Posted by gnossos | October 1, 2007 11:07 PM

The Christian Brothers of Ireland (Edmund Rice) closed Lew's hs, Power Memorial Academy down years ago. But the alumni put together a great website.

Posted by Br. Pervert | October 1, 2007 11:39 PM

Neither Kareem nor Giant Steps can hold a candle to the much greater Wilt Chamberlain and Wilt's amazing book Wilt: Just Like Any Other 7-Foot Black Millionaire Who Lives Next Door.

Posted by Roger Williams | October 2, 2007 12:31 AM

Try not. Do.

Posted by Jude Fawley | October 2, 2007 7:08 AM

You're right, Josh, zen is too subtle for you (as it is for most Americans, we're over stimulated). Why don't you take a stab at right-wing fundamentalism? Nothing subtle about that, plus it would add an interesting viewpoint to the Stranger staff!

Posted by Todd | October 2, 2007 8:55 AM

kareem was also a great jazz connoisseur and an old school new yorker. peep his new book on the harlem renaissance ( on the shoulders of giants.)

kareem would make a great coach for the sonics, but they have never called on him. instead they went for that choke artist carlissimo whose greatest accomplishment is having been choked by spreewell and playing second fiddle in San Antonio. kareem has coached native americans on reservations and advised the LA Lakers. but the league just will not give him a chance, despite being one of the best minds in basketball. the man is too outspoken.

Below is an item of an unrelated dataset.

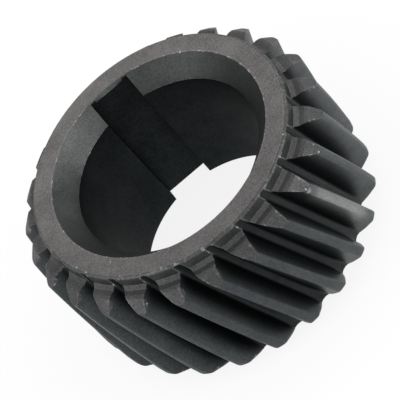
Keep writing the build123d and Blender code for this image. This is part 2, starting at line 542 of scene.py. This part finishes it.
def bore_section(radius, height):
    """Points once round the bore: the circle, one wall of the notch, its floor and the other wall."""
    half_width = keyway_width / 2
    edge_angle = asin(half_width / radius)
    arc = 2 * (pi - edge_angle)
    section = []
    for step in range(round_steps + 1):
        angle = -pi / 2 + edge_angle + arc * step / round_steps
        section.append((radius * cos(angle), radius * sin(angle), height))
    wall_top = sqrt(radius**2 - half_width**2)
    wall_bottom = max(keyway_floor, wall_top)
    for step in range(1, wall_steps):
        section.append((-half_width, -wall_top - (wall_bottom - wall_top) * step / wall_steps, height))
    for step in range(floor_steps + 1):
        x = half_width * (2 * step / floor_steps - 1)
        section.append((x, -max(keyway_floor, sqrt(radius**2 - x**2)), height))
    for step in range(1, wall_steps):
        section.append((half_width, -wall_bottom + (wall_bottom - wall_top) * step / wall_steps, height))
    return section


print("points in one section:", len(bore_section(bore_radius, 0)))

# %% Skin of the bore
inside = softened([
    (back_face_radius, 0, 0),
    (bore_radius + bore_back_break, 0, 0.15 * MM),
    (bore_radius, bore_back_break, 0.15 * MM),
    (bore_radius, length - bore_bevel_height, 0.3 * MM),
    (bore_radius + bore_bevel_width, length, 0.2 * MM),
    (hub_top_radius - hub_edge_rounding, length, 0),
])[1:-1]
# The bevel also gets a row where it reaches the notch's floor and one where it reaches its corners.
keyway_runout = [keyway_floor, hypot(keyway_width / 2, keyway_floor)]
bore_rows = [inside[0]]
for start, end in zip(inside, inside[1:]):
    widening = end[0] - start[0]
    count = max(1, round(hypot(widening, end[1] - start[1]) / row_step))
    stops = [step / count for step in range(1, count + 1)]
    if widening > MM:
        stops = sorted(stops + [(radius - start[0]) / widening for radius in keyway_runout])
    bore_rows += [tuple(Vector(start).lerp(Vector(end), stop)) for stop in stops]
bore_sections = [bore_section(radius, height) for radius, height in bore_rows]
bore_mesh = grid_mesh("bore_skin", bore_sections, closed=True)
print("bore rows:", len(bore_rows), "faces:", len(bore_mesh.polygons))

# %% [markdown]
# ## One closed skin
# The toothed skin and the bore skin are joined, and the two flat rings between them, the hub face and the
# back face, are filled. The mesh is then closed all round, as a solid piece of steel is.

# %% Join the skins and fill the two flat faces
weld_distance, level_slack = 0.001 * MM, 0.01 * MM
skin = bmesh.new()
skin.from_mesh(toothed_mesh)
skin.from_mesh(bore_mesh)
bmesh.ops.remove_doubles(skin, verts=skin.verts, dist=weld_distance)
for level in (0.0, length):
    rim = [
        edge for edge in skin.edges
        if edge.is_boundary and all(abs(vert.co.z - level) < level_slack for vert in edge.verts)
    ]
    filled = bmesh.ops.triangle_fill(skin, edges=rim, use_beauty=True)
    print(f"flat face at {level / MM:.0f} mm:", len(filled["geom"]), "parts")
bmesh.ops.recalc_face_normals(skin, faces=skin.faces)
open_edges = sum(edge.is_boundary for edge in skin.edges)
print("open edges:", open_edges, "volume in mm3:", round(skin.calc_volume() / MM**3))

# %% [markdown]
# ## Where the edges wear
# An edge that stands out is rubbed when gears are handled, so each point of the mesh gets a number that
# tells how sharply its surface bends outwards. The materials read it as edge_wear. A second number falls off
# around a line on the land of one tooth and makes a painted highlight there. Wear could be
# painted on by hand, but a number that is worked out from the shape follows it when a size changes.

# %% Split the bent faces
# A face whose four corners don't lie in one plane is cut along the diagonal that makes it stand out.
flatness = 0.01 * MM
before_split = len(skin.faces)
for face in [face for face in skin.faces if len(face.verts) == 4]:
    one, two, three, four = face.verts
    bulge = ((one.co + three.co - two.co - four.co) / 2).dot(face.normal)
    if abs(bulge) > flatness:
        bmesh.utils.face_split(face, *((one, three) if bulge > 0 else (two, four)))
print("faces split:", len(skin.faces) - before_split)

# %% Numbers for worn edges and the painted land highlight
worn_bend = radians(22)
highlight_start, highlight_end = Vector((-20.2, 29.5, 25.0)) * MM, Vector((-24.3, 26.0, 9.5)) * MM
highlight_reach = 4.0 * MM
highlight_line = highlight_end - highlight_start
keyway_margin = 1.0 * MM


def in_keyway(point):
    """Whether a point lies in the keyway or close beside it, where nothing rubs."""
    beside = abs(point.x) < keyway_width / 2 + keyway_margin
    return beside and point.y < 0 and hypot(*point.xy) < keyway_floor + keyway_margin


wear_layer = skin.verts.layers.float.new("edge_wear")
highlight_layer = skin.verts.layers.float.new("land_highlight")
for vert in skin.verts:
    bends = [edge.calc_face_angle_signed(0.0) for edge in vert.link_edges if edge.is_manifold]
    worn = min(max(max(bends, default=0.0) / worn_bend, 0.0), 1.0)
    vert[wear_layer] = 0.0 if in_keyway(vert.co) else worn
    # A painted highlight falls off from a line along one tooth's land.
    share = (vert.co - highlight_start).dot(highlight_line) / highlight_line.length_squared
    nearest = highlight_start.lerp(highlight_end, min(max(share, 0.0), 1.0))
    vert[highlight_layer] = max(1 - (vert.co - nearest).length / highlight_reach, 0.0)
print("points with a fully worn edge:", sum(vert[wear_layer] == 1.0 for vert in skin.verts))

# %% [markdown]
# ## One finish for each zone
# The oxide differs from zone to zone. The hub face, the bevels and the tooth ends are turned and the flanks
# are hobbed. The bore, which nothing rubs, shows no worn metal, and its blackest colour is painted shade for
# the inside of the hole; the wall under the hub takes the darker bevel colour as painted shade. The zones
# need no
# painting either: where a face lies and which way it points tell which zone it is in.

# %% Zones of the skin
zones = {finish.name: index for index, finish in enumerate(finishes)}
face_margin = 0.05 * MM
bore_edge_radius = bore_radius + bore_bevel_width
above_gap_floor = 1.002 * root_radius
upright_slope, level_slope = 0.3, 0.4


def zone_of(face):
    """Name of the finish of a face, from its place and from how far up it points."""
    centre, slope = face.calc_center_median(), face.normal.z
    reach = hypot(centre.x, centre.y)
    if centre.z > length - face_margin and reach > bore_edge_radius:
        return "hub_face_steel"
    in_bore_bevel = reach < bore_edge_radius and slope > upright_slope
    # The wall under the hub takes the darker bevel finish as painted shade in the step.
    in_shaded_hub_wall = (
        centre.z > tooth_end_height and above_gap_floor < reach < hub_radius and slope < upright_slope)
    if in_bore_bevel or in_shaded_hub_wall:
        return "bevel_steel"
    if reach < bore_edge_radius and abs(slope) < upright_slope:
        return "bore_steel_shaded"
    return "tooth_end_steel" if abs(slope) > level_slope else "flank_steel"


for face in skin.faces:
    face.smooth = True
    face.material_index = zones[zone_of(face)]
for name, index in zones.items():
    print(name, sum(face.material_index == index for face in skin.faces), "faces")

# %% The finished gear
# Edges that bend more than the sharp angle keep a crease, and the rest are shaded smooth.
sharp_angle = radians(30)
gear_mesh = bpy.data.meshes.new("helical_gear_skin")
skin.to_mesh(gear_mesh)
skin.free()
gear_mesh.set_sharp_from_angle(angle=sharp_angle)
for finish in finishes:
    gear_mesh.materials.append(finish)
gear = bpy.data.objects.new("helical_gear_finished", gear_mesh)
bpy.context.collection.objects.link(gear)
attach(gear, "root")
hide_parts("helical_gear")
print("faces:", len(gear_mesh.polygons))

# %% [markdown]
# ## A pale studio
# A near-white floor and a pale background give a metal object something light to mirror. A floor bright
# enough to look white under the lamps would also throw too much light up at the gear. So its paint is plain,
# and a white glow is mixed in only where the camera sees the floor, straight or mirrored.

# %% Floor
def seen_or_mirrored(tree):
    """1 where the camera looks straight at a surface or sees it mirrored, 0 where it only gives light."""
    ray = add_node(tree, "ShaderNodeLightPath").outputs
    mirrored = calculate(tree, "MAXIMUM", ray["Is Glossy Ray"], ray["Is Transmission Ray"])
    return calculate(tree, "MAXIMUM", ray["Is Camera Ray"], mirrored)


bpy.ops.mesh.primitive_plane_add(size=4, location=(0, 0, 0))
floor = bpy.context.object
floor.name = "floor"
floor_paint = bpy.data.materials.new("pale_floor")
floor_paint.use_nodes = True
tree = floor_paint.node_tree
floor_shader = tree.nodes["Principled BSDF"]
floor_shader.inputs["Base Color"].default_value = (0.9, 0.9, 0.9, 1)
floor_shader.inputs["Roughness"].default_value = 0.7
white = add_node(tree, "ShaderNodeEmission", {"Color": (1, 1, 1, 1), "Strength": 1.0})
glow = calculate(tree, "MULTIPLY", seen_or_mirrored(tree), 0.85)
whitened = add_node(tree, "ShaderNodeMixShader", {
    0: glow, 1: floor_shader.outputs[0], 2: white.outputs[0]})
tree.links.new(whitened.outputs[0], tree.nodes["Material Output"].inputs["Surface"])
floor.data.materials.append(floor_paint)
print("floor:", floor.name, "painted with", floor_paint.name)

# %% Pale surroundings
world = bpy.data.worlds.new("studio")
bpy.context.scene.world = world
world.use_nodes = True
tree = world.node_tree
tree.nodes.clear()
sky = add_node(tree, "ShaderNodeBackground", {"Color": (1, 1, 1, 1), "Strength": 1.0})
add_node(tree, "ShaderNodeOutputWorld", {0: sky.outputs[0]})
print("surroundings:", world.name)

# %% [markdown]
# ## Camera
# From half above, the hub face, the bore and the teeth show together, and a long lens keeps the near and the
# far teeth nearly the same size. The camera is told by the point it aims at, its azimuth and elevation, and
# how far it is rolled about its own view. Its right, up and backward directions also place the lamps.

# %% Camera
aim = Vector((0.02, 0.66, 17.36)) * MM
view_azimuth, view_elevation, camera_roll = radians(93.06), radians(45.36), radians(42.41)
camera_distance = 453.54 * MM
away = Vector((
    cos(view_elevation) * cos(view_azimuth), cos(view_elevation) * sin(view_azimuth), sin(view_elevation)))
level_right = (-away).cross(Vector((0, 0, 1))).normalized()
level_up = level_right.cross(-away)
camera_up = level_up * cos(camera_roll) + level_right * sin(camera_roll)
camera_right = (-away).cross(camera_up)

camera_data = bpy.data.cameras.new("camera")
camera_data.sensor_width = 36
camera_data.lens = 190.5
camera = bpy.data.objects.new("camera", camera_data)
bpy.context.collection.objects.link(camera)
turn = Matrix((camera_right, camera_up, away)).transposed()
camera.matrix_world = Matrix.Translation(aim + away * camera_distance) @ turn.to_4x4()
bpy.context.scene.camera = camera
print("camera stands at", [round(part / MM) for part in camera.matrix_world.translation], "mm")

# %% [markdown]
# ## Lights
# Black metal shows its shape by what it mirrors. The main lamp stands low on the left, the side lamp to the
# right and a little up, and the rim lamp above, level with the gear. Their light comes on top of the white
# surroundings, so all three are weak, and wide, because a wide lamp gives soft highlights.

# %% Lights
lamp_distance = 0.8


def soft_light(name, towards, size, power):
    """A square lamp in a direction (right, up, towards the camera) from the gear, aimed at it."""
    direction = (camera_right * towards[0] + camera_up * towards[1] + away * towards[2]).normalized()
    lamp = bpy.data.lights.new(name, "AREA")
    lamp.shape = "SQUARE"
    lamp.size = size
    lamp.energy = power
    holder = bpy.data.objects.new(name, lamp)
    bpy.context.collection.objects.link(holder)
    holder.location = aim + direction * lamp_distance
    holder.rotation_euler = direction.to_track_quat("Z", "Y").to_euler()


for name, towards, size, power in (
    ("main_light", (-0.75, -0.42, 0.5), 0.5, 1.4),
    ("side_light", (0.65, 0.4, 0.65), 0.4, 1.75),
    ("rim_light", (0.2, 0.95, 0.0), 0.4, 0.8),
):
    soft_light(name, towards, size, power)
    print(name, power, "W")
bpy.context.scene.view_settings.view_transform = "Standard"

Posted by SeMe | October 2, 2007 9:30 AM

@1: UCLA won SEVEN national basketball championships in a row. They also won 88 straight games, post-Alcindor.

@6: Bill Walton was not "known as Lew Alcindor during college".

UCLA has the coolest fucking sports alumni is the USA: Alcindor, Walton, Arthur Ashe, Rafer Johnson, Jackie Robinson, Flo-Jo and others. Suck it 'SC!

Posted by DOUG. | October 2, 2007 10:07 AM

"Bill Walton (known as Lew Alcindor during college"

Ok this is just too out there to be a typo.

Lew Alcindor was Kareem. Lew Alcindor ruled the high school circuit in New York City. Lew Alcindor was not a tall red headed hippie. Bill Walton came of age at UCLA and was one of the baddest white boys ever.